Exercise task:
Quote only the lines from the line containing "# Glaze over the outside" to the line containing "for node in", with both of those lines included, please, exactly as written.

—————

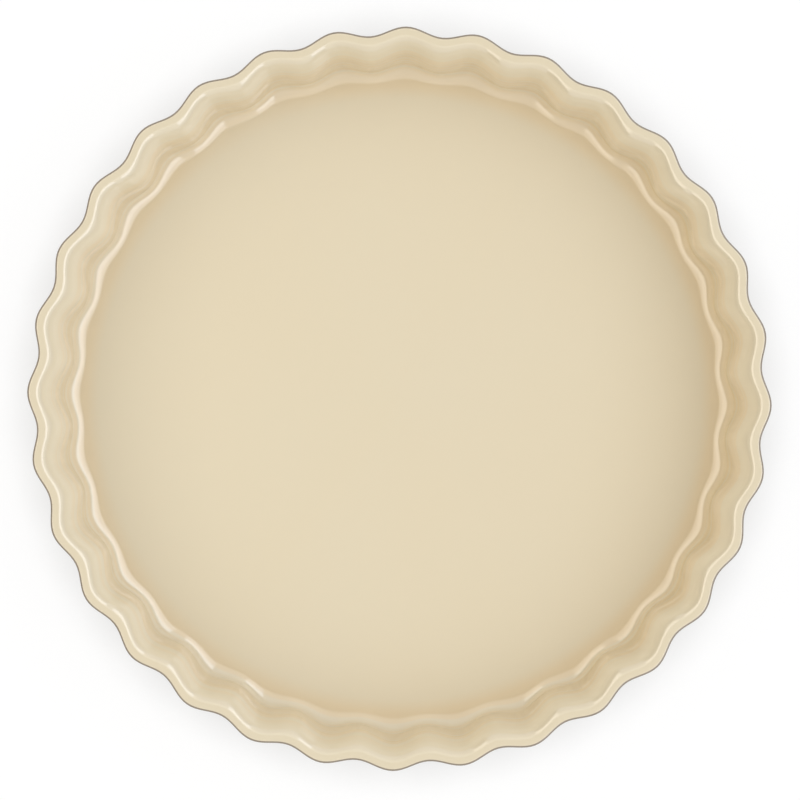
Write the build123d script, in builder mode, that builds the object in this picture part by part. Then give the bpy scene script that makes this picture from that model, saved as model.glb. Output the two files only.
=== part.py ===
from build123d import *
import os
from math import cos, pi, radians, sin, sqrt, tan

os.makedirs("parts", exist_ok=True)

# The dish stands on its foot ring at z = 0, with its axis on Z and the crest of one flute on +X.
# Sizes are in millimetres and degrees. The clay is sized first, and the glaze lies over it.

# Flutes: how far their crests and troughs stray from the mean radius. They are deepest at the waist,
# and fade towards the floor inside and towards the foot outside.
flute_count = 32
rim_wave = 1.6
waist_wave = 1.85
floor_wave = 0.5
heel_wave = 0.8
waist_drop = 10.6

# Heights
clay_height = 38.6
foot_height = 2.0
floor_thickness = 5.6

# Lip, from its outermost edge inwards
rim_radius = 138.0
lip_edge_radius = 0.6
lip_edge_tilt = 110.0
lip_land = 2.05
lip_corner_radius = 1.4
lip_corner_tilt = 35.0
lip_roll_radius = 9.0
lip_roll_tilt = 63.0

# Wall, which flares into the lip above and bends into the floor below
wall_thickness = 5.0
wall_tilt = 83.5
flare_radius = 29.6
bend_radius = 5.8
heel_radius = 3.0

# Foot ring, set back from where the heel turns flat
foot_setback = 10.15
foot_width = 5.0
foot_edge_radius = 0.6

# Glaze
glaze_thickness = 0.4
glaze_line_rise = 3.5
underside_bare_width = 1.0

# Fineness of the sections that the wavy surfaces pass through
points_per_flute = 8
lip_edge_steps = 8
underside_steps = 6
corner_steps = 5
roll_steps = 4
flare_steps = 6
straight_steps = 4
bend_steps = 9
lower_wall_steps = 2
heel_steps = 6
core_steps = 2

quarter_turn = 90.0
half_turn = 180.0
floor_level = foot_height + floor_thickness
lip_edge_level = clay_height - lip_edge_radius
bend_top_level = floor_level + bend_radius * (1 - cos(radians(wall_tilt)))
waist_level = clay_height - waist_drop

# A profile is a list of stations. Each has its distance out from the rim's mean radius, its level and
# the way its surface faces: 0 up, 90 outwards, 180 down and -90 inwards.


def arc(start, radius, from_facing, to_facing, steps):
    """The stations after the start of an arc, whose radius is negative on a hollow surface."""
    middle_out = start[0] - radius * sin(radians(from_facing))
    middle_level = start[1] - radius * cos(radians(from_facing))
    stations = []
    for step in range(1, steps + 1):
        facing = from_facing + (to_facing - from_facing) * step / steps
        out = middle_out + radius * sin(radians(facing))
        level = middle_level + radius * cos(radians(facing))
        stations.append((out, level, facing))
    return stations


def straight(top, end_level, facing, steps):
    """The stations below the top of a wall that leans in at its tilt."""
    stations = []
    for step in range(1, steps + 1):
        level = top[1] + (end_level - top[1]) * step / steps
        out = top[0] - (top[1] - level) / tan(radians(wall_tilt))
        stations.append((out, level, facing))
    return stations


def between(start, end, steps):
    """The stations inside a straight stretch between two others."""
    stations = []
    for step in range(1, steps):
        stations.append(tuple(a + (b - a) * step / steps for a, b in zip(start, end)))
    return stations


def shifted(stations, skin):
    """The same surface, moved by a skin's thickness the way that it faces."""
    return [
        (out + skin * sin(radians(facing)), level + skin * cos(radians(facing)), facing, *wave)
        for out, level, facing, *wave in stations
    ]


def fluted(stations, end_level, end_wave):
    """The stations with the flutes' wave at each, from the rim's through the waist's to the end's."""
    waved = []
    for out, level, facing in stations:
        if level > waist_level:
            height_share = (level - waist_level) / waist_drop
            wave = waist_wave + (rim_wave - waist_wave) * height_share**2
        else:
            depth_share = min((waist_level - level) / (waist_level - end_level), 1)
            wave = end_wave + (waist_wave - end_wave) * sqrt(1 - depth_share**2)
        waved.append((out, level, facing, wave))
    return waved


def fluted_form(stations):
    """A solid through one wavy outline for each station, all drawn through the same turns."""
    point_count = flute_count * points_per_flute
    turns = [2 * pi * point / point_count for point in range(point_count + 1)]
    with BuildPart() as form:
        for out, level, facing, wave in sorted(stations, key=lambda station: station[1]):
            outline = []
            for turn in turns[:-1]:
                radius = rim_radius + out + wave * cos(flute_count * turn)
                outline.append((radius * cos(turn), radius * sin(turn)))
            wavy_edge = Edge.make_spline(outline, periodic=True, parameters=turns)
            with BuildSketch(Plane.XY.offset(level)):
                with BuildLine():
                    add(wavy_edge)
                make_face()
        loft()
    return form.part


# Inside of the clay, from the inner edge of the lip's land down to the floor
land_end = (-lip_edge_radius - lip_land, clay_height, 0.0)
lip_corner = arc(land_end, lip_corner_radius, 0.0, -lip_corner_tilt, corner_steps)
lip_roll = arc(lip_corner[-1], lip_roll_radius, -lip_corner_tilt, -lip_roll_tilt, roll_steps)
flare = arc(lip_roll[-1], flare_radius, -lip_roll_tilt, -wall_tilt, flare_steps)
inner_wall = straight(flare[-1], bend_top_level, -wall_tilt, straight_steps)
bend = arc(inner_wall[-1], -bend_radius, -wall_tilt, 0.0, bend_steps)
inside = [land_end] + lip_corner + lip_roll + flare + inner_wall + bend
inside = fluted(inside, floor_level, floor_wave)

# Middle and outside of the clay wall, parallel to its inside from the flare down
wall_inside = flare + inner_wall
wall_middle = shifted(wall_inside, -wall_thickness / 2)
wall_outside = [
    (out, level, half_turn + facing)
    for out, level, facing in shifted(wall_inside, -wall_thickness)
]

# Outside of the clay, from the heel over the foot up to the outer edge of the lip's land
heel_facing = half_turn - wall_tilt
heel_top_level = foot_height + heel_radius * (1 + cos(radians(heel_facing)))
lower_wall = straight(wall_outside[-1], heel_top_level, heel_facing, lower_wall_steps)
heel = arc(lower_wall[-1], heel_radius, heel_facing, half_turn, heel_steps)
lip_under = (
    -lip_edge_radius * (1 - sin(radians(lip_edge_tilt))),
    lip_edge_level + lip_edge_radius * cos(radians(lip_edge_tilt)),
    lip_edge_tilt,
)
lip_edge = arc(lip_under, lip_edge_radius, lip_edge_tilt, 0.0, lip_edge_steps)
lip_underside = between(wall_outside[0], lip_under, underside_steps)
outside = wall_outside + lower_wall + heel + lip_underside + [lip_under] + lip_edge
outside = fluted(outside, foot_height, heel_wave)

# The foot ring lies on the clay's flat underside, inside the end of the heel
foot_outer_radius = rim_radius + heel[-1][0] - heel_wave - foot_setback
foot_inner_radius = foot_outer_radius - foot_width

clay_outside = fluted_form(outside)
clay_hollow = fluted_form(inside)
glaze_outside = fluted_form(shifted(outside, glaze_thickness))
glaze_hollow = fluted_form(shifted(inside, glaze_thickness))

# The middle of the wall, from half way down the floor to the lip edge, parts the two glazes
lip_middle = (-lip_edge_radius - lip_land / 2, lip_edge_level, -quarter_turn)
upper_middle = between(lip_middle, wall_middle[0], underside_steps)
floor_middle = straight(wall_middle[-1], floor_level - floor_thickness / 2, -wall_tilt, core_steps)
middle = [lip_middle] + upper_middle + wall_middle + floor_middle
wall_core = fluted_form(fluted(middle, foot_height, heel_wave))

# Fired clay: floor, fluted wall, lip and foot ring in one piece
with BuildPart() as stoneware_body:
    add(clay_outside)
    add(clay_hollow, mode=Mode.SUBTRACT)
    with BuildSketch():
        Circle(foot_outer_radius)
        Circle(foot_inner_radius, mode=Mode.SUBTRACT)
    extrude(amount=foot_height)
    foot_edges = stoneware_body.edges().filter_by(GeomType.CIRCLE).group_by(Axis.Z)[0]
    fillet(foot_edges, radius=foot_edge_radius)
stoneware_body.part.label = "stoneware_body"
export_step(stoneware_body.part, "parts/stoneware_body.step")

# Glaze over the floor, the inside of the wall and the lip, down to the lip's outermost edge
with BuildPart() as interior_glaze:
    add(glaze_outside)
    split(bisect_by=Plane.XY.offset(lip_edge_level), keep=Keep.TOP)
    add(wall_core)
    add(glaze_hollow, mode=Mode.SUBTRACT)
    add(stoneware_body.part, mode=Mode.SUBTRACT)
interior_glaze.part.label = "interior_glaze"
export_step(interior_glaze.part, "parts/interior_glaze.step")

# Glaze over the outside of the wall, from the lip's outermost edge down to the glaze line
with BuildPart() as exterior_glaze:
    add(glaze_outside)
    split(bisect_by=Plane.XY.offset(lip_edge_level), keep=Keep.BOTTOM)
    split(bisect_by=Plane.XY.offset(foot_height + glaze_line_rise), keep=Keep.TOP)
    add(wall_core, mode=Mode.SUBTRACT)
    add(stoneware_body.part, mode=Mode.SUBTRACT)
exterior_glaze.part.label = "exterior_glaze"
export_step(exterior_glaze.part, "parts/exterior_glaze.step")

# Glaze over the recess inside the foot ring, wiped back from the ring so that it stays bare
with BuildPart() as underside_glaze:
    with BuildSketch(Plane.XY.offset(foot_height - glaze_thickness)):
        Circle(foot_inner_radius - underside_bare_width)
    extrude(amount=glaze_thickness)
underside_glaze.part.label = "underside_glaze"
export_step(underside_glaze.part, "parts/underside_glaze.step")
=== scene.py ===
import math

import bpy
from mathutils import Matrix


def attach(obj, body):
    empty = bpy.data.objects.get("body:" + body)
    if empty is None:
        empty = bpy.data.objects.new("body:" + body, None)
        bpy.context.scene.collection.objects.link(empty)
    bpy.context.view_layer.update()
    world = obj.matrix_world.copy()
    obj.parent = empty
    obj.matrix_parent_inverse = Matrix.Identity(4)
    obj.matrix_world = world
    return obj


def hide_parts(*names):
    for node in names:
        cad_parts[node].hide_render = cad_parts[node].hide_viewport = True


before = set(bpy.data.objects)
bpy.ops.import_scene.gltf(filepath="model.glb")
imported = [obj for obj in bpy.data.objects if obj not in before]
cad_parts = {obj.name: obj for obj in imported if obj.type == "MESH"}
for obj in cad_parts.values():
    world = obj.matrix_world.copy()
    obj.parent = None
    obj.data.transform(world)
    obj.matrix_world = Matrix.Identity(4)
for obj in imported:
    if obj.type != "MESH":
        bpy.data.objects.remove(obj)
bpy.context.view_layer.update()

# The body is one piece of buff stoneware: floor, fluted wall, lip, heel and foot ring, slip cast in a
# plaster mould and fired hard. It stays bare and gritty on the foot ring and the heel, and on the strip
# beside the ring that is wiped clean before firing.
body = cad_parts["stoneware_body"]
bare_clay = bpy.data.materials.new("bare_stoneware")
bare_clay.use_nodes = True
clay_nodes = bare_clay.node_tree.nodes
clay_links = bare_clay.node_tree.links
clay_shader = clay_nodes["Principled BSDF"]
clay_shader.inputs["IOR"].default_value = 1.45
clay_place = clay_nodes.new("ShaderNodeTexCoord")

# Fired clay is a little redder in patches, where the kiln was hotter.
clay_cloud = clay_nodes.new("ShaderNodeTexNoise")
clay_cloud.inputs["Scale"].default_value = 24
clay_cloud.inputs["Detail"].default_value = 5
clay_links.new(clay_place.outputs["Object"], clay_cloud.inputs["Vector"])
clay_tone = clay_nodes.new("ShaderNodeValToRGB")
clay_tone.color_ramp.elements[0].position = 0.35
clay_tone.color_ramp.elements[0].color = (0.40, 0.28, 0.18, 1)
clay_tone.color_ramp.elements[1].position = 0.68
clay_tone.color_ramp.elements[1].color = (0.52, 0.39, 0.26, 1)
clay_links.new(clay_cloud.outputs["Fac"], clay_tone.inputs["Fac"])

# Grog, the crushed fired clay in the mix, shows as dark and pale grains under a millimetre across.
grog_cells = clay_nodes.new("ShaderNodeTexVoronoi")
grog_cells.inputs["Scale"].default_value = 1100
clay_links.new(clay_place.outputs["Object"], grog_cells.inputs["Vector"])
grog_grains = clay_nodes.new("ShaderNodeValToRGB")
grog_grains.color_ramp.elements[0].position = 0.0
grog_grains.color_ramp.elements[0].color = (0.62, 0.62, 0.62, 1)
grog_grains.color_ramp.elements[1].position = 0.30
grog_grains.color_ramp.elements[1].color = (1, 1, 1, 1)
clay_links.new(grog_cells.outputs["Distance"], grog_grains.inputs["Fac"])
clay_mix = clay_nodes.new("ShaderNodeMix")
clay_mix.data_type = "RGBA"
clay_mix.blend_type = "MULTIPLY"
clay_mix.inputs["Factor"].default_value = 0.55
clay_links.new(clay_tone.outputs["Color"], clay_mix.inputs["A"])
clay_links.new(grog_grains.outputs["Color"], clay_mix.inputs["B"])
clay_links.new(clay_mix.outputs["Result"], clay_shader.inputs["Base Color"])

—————

Reply:
# Glaze over the outside of the wall, from the lip's outermost edge down to the glaze line
with BuildPart() as exterior_glaze:
    add(glaze_outside)
    split(bisect_by=Plane.XY.offset(lip_edge_level), keep=Keep.BOTTOM)
    split(bisect_by=Plane.XY.offset(foot_height + glaze_line_rise), keep=Keep.TOP)
    add(wall_core, mode=Mode.SUBTRACT)
    add(stoneware_body.part, mode=Mode.SUBTRACT)
exterior_glaze.part.label = "exterior_glaze"
export_step(exterior_glaze.part, "parts/exterior_glaze.step")

# Glaze over the recess inside the foot ring, wiped back from the ring so that it stays bare
with BuildPart() as underside_glaze:
    with BuildSketch(Plane.XY.offset(foot_height - glaze_thickness)):
        Circle(foot_inner_radius - underside_bare_width)
    extrude(amount=glaze_thickness)
underside_glaze.part.label = "underside_glaze"
export_step(underside_glaze.part, "parts/underside_glaze.step")
=== scene.py ===
import math

import bpy
from mathutils import Matrix


def attach(obj, body):
    empty = bpy.data.objects.get("body:" + body)
    if empty is None:
        empty = bpy.data.objects.new("body:" + body, None)
        bpy.context.scene.collection.objects.link(empty)
    bpy.context.view_layer.update()
    world = obj.matrix_world.copy()
    obj.parent = empty
    obj.matrix_parent_inverse = Matrix.Identity(4)
    obj.matrix_world = world
    return obj


def hide_parts(*names):
    for node in names:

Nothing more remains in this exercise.